▸ SOURCE MATERIAL
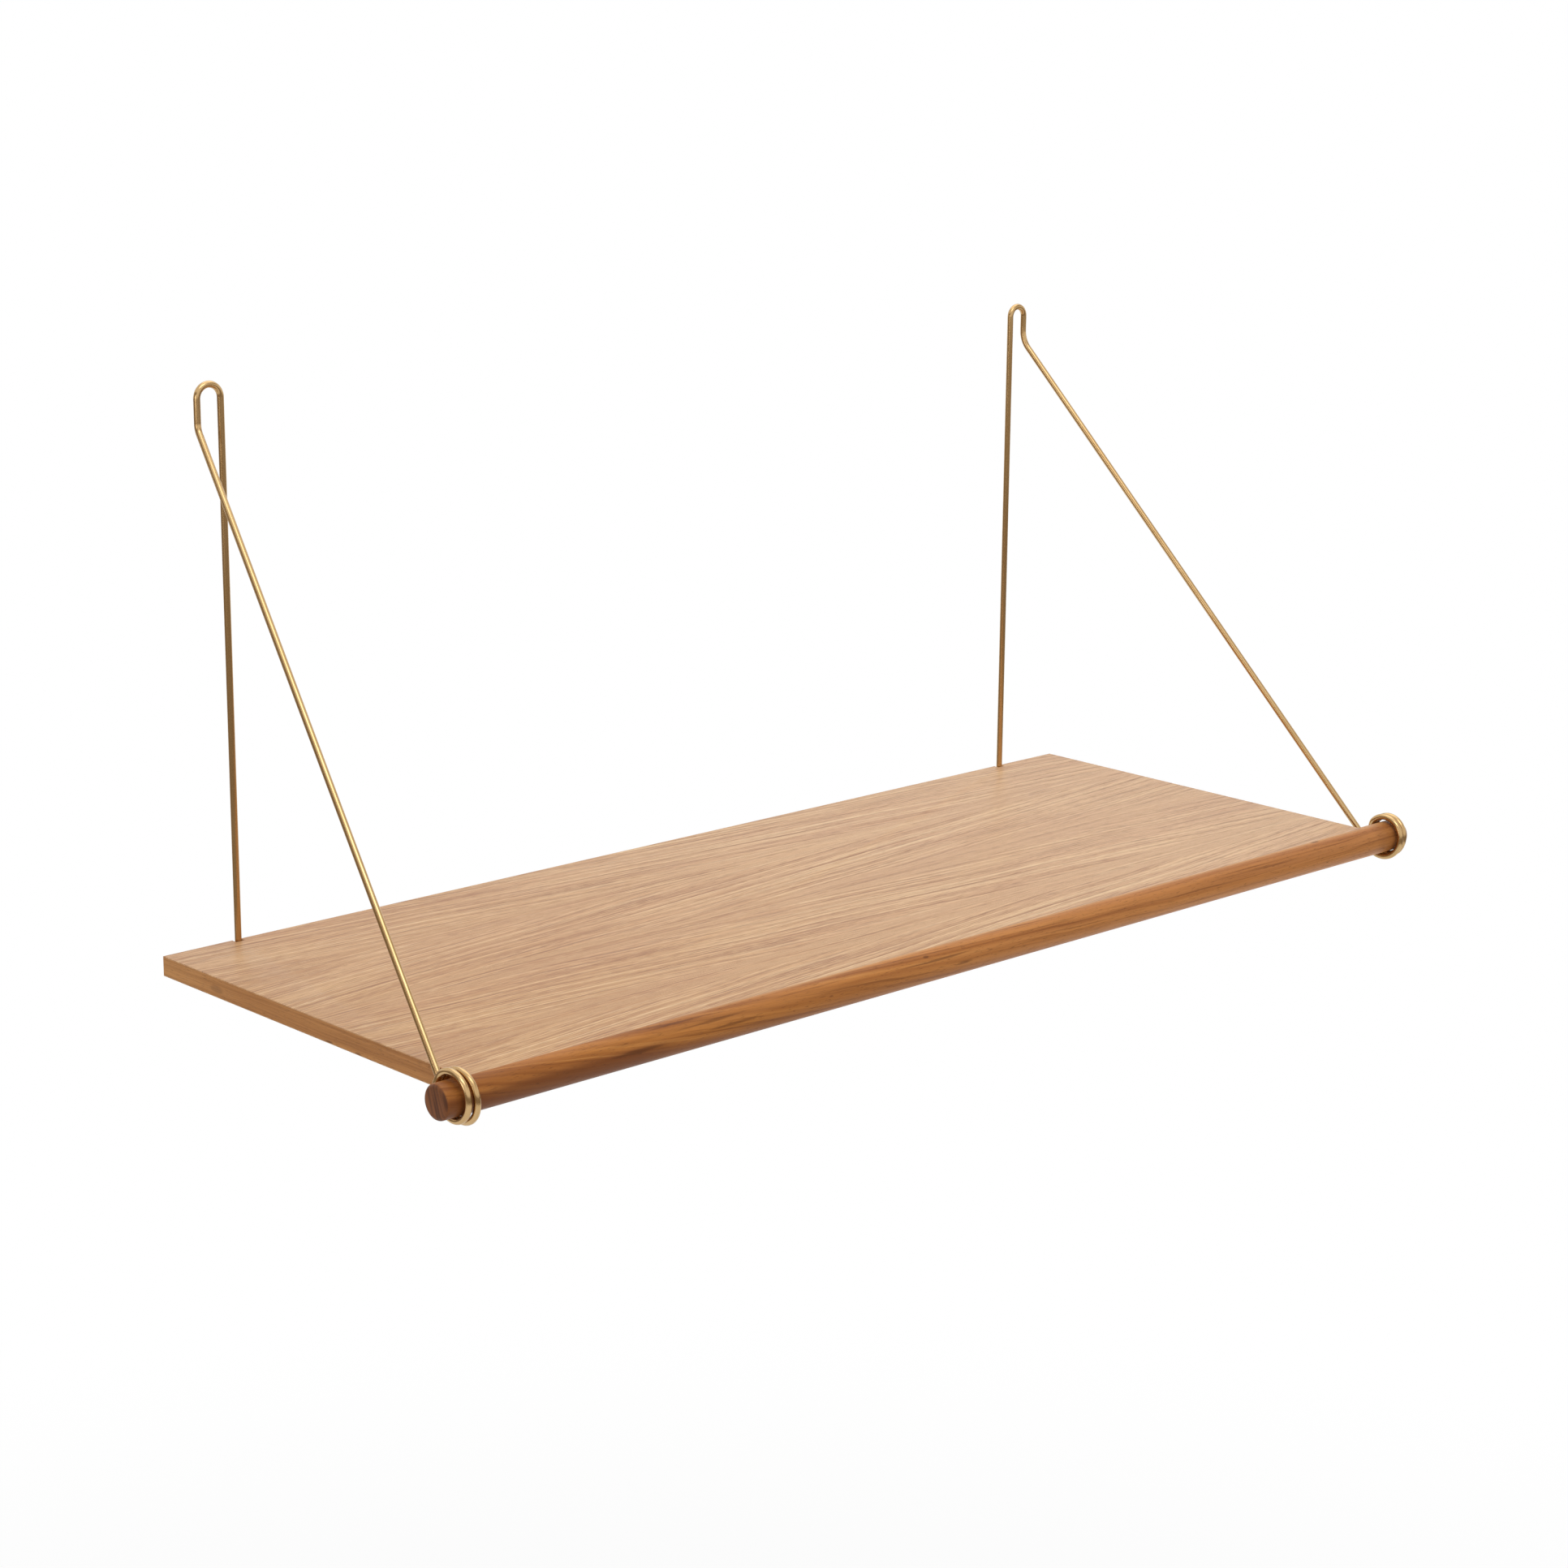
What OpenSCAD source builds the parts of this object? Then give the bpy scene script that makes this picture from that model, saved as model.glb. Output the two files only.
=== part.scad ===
// Wall shelf: a veneered board with a full-round front rail, hung from two bent brass wires.
// Millimetres. The origin is the middle of the board's back edge, on the wall.
// +X is to the right, +Y goes into the wall and +Z is up.

/* [Board] */
// Length of the board, without the ends of the rail
board_w = 750; // [500:10:1100]
// Depth of the board, from the wall to the middle of the rail
board_d = 280; // [180:5:340]
// Thickness of the board, with its veneers
board_t = 12; // [9:1:14]
// Thickness of the face veneers
veneer_t = 0.6; // [0.4:0.1:1.2]
// Thickness of the edge bands
band_t = 1; // [0.5:0.1:2]

/* [Front rail] */
// Diameter of the round rail
rail_d = 20; // [18:1:28]
// Length of rail that stands out past the left coil
left_tip = 4.6; // [1:0.2:20]
// Length of rail that stands out past the right coil
right_tip = 3; // [1:0.2:20]
// Rounding of the rail's ends
rail_round = 2.4; // [0.5:0.1:4]

/* [Wire brackets] */
// Diameter of the brass wire
wire_d = 4; // [3:0.5:5]
// From the board's left end to the left upright wire
left_inset = 50; // [35:1:120]
// From the board's right end to the right upright wire
right_inset = 55; // [35:1:120]
// Height of the hooks' tops above the board
hook_h = 327; // [220:2:420]
// Width of the left hook, from wire centre to wire centre
left_hook_w = 15.6; // [12:0.2:24]
// Width of the right hook, from wire centre to wire centre
right_hook_w = 13.2; // [12:0.2:24]
// Straight part of a hook, from its round top to the corner of the long arm
hook_leg = 17; // [8:1:50]
// How far along the wire the corner of the left long arm is rounded
left_arm_round = 3.5; // [2:0.5:8]
// How far along the wire the corner of the right long arm is rounded
right_arm_round = 7; // [2:0.5:8]
// Free gap between the board's left end and the left coil
left_coil_gap = 0.2; // [0.2:0.2:40]
// Free gap between the board's right end and the right coil
right_coil_gap = 23; // [0.2:0.2:40]
// Where behind the rail the left arm bends into its coil: 180 is level with its middle, 225 lower
left_join = 178; // [175:1:225]
// Where behind the rail the right arm bends into its coil
right_join = 220; // [175:1:225]
// How much further from the rail than its coil the left arm comes down
left_loose = 2.4; // [0:0.1:4]
// How much further from the rail than its coil the right arm comes down
right_loose = 0; // [0:0.1:4]
// How much further out than its coil the left arm comes down, or more if the board's end needs it
left_lean = 0; // [-2:0.1:3]
// How much further out than its coil the right arm comes down, or more if the board's end needs it
right_lean = -1.3; // [-2:0.1:3]
// Turns of wire round the rail
coil_turns = 2; // [1:1:4]
// Free gap between two turns of a coil
turn_gap = 0.5; // [0.3:0.1:2]
// Radial play between the left coil and the rail
left_play = 1.3; // [0.3:0.1:2]
// Radial play between the right coil and the rail
right_play = 0.7; // [0.3:0.1:2]
// How much looser than that a coil's first turn is
first_slack = 0.6; // [0:0.1:1.5]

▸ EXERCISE
Write out exactly, please, the lines beginning at the start of the material and ending with the line that holds "and +Z is up.", both included.

▸ OUTPUT OF THE EXERCISE
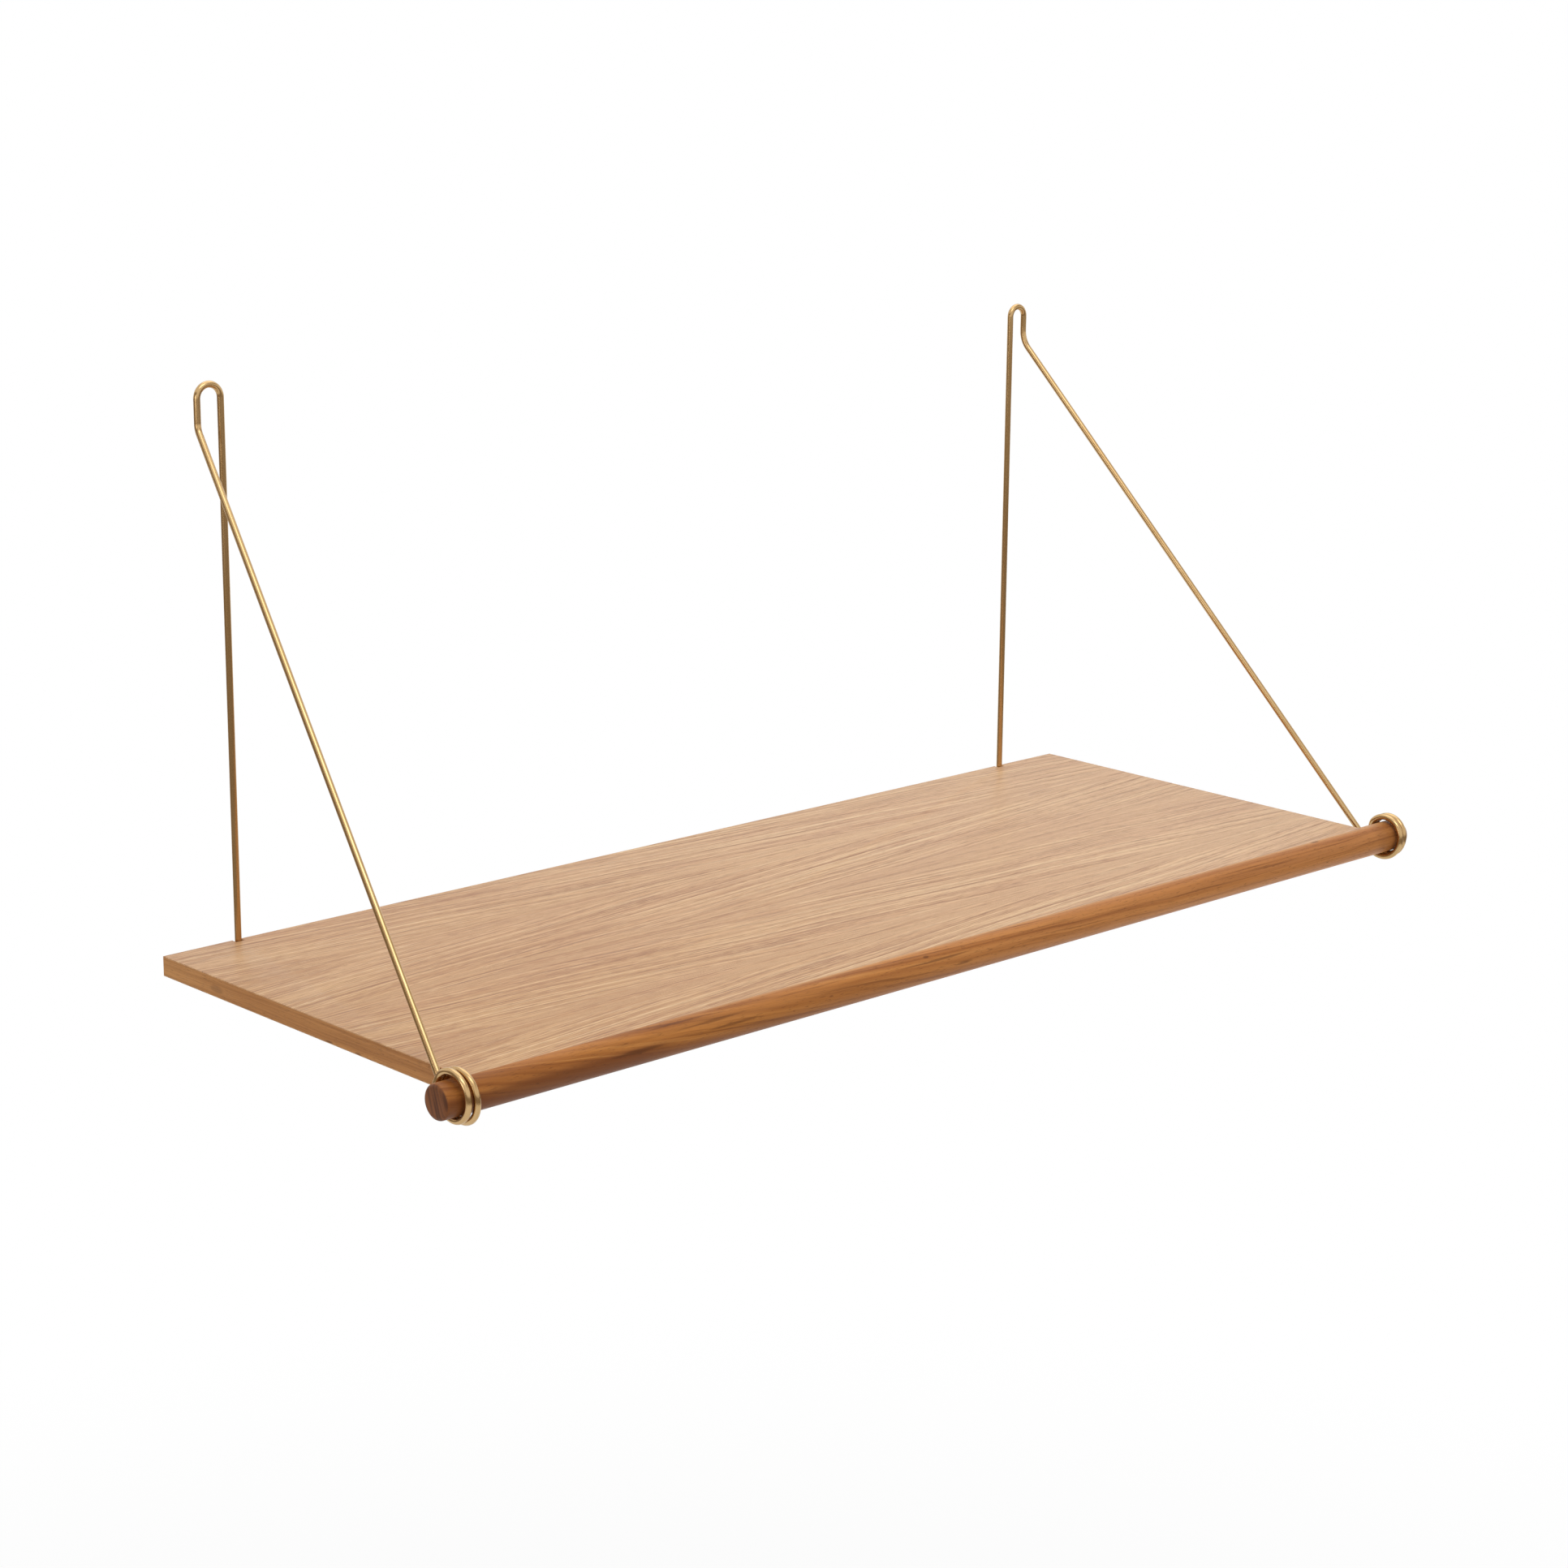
What OpenSCAD source builds the parts of this object? Then give the bpy scene script that makes this picture from that model, saved as model.glb. Output the two files only.
=== part.scad ===
// Wall shelf: a veneered board with a full-round front rail, hung from two bent brass wires.
// Millimetres. The origin is the middle of the board's back edge, on the wall.
// +X is to the right, +Y goes into the wall and +Z is up.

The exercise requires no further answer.